Aim of the task
Give only the number of lines in the data that contain the word "JSON".

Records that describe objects
____

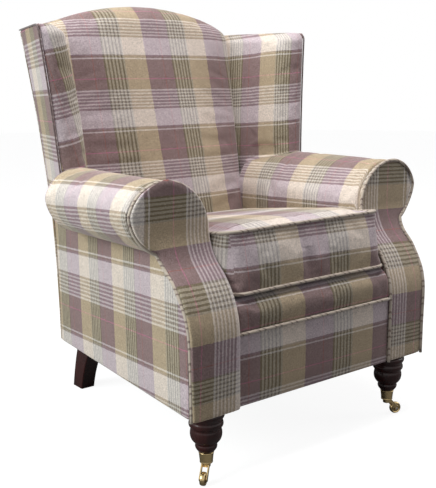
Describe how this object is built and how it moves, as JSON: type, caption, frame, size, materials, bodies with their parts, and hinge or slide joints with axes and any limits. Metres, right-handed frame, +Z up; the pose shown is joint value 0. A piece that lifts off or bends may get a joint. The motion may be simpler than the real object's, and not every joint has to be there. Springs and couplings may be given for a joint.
{
  "type": "fireside chair",
  "caption": "Upholstered fireside chair with wings, scroll arms, a loose seat cushion, turned front legs on castors and raked back legs.",
  "frame": {"origin": "on the floor under the middle of the bounding box", "axes": "+Z up; the chair faces -Y; +X is the sitter's left"},
  "size_m": [0.887, 0.8239, 1.056],
  "materials": {
    "plaid_wool": "matte woven wool",
    "piping": "matte woven wool",
    "beech": "bare sawn",
    "mahogany": "polished",
    "brass": "satin",
    "castor_wheel": "satin",
    "steel": "plain",
    "webbing": "matte woven jute",
    "lining_cloth": "matte cotton",
    "black_cloth": "matte cotton"
  },
  "bodies": {
    "chair": {"arm_facing_left": "plaid_wool", "arm_facing_right": "plaid_wool", "arm_rail_left": "beech", "arm_rail_right": "beech", "arm_stump_left": "beech", "arm_stump_right": "beech", "back_leg_left": "mahogany", "back_leg_right": "mahogany", "back_post_left": "beech", "back_post_right": "beech", "back_webbing": "webbing", "border_piping": "piping", "castor_cup_left": "brass", "castor_cup_right": "brass", "castor_pin_left": "steel", "castor_pin_right": "steel", "corner_block_front_left": "beech", "corner_block_front_right": "beech", "corner_block_rear_left": "beech", "corner_block_rear_right": "beech", "dust_cover": "black_cloth", "facing_piping_left": "piping", "facing_piping_right": "piping", "front_border": "plaid_wool", "front_leg_bolts": "steel", "front_leg_left": "mahogany", "front_leg_right": "mahogany", "front_lip": "plaid_wool", "inside_arm_left": "plaid_wool", "inside_arm_right": "plaid_wool", "inside_back": "plaid_wool", "lower_back_rail": "beech", "outside_arm_left": "plaid_wool", "outside_arm_right": "plaid_wool", "outside_back": "plaid_wool", "outside_wing_left": "plaid_wool", "outside_wing_right": "plaid_wool", "seat_deck": "lining_cloth", "seat_rail_back": "beech", "seat_rail_front": "beech", "seat_rail_side_left": "beech", "seat_rail_side_right": "beech", "seat_webbing": "webbing", "top_rail": "beech", "wing_board_left": "beech", "wing_board_right": "beech", "wing_left": "plaid_wool", "wing_piping_left": "piping", "wing_piping_right": "piping", "wing_right": "plaid_wool"},
    "horn_left": {"castor_horn_left": "brass", "castor_axle_left": "steel"},
    "wheel_left": {"castor_wheel_left": "castor_wheel"},
    "horn_right": {"castor_horn_right": "brass", "castor_axle_right": "steel"},
    "wheel_right": {"castor_wheel_right": "castor_wheel"},
    "cushion": {"seat_cushion": "plaid_wool", "cushion_piping_top": "piping", "cushion_piping_bottom": "piping"}
  },
  "joints": [
    {"name": "castor_swivel_left", "type": "hinge", "parent": "chair", "child": "horn_left", "pos_m": [0.2945, -0.3615, 0.0378], "axis": [0, 0, 1], "continuous": true},
    {"name": "wheel_spin_left", "type": "hinge", "parent": "horn_left", "child": "wheel_left", "pos_m": [0.31936, -0.3691, 0.015], "axis": [0.2924, 0.9563, 0], "continuous": true},
    {"name": "castor_swivel_right", "type": "hinge", "parent": "chair", "child": "horn_right", "pos_m": [-0.2945, -0.3615, 0.0378], "axis": [0, 0, 1], "continuous": true},
    {"name": "wheel_spin_right", "type": "hinge", "parent": "horn_right", "child": "wheel_right", "pos_m": [-0.31499, -0.37751, 0.015], "axis": [0.6157, -0.788, 0], "continuous": true},
    {"name": "cushion_lift", "type": "slide", "parent": "chair", "child": "cushion", "axis": [0, 0, 1], "range_m": [0, 0.25]}
  ]
}
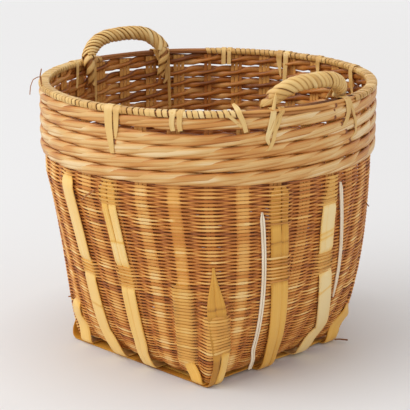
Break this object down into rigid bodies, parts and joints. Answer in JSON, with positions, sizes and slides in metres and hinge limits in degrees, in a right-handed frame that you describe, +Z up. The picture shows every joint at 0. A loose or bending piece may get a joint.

____

Finished answer
2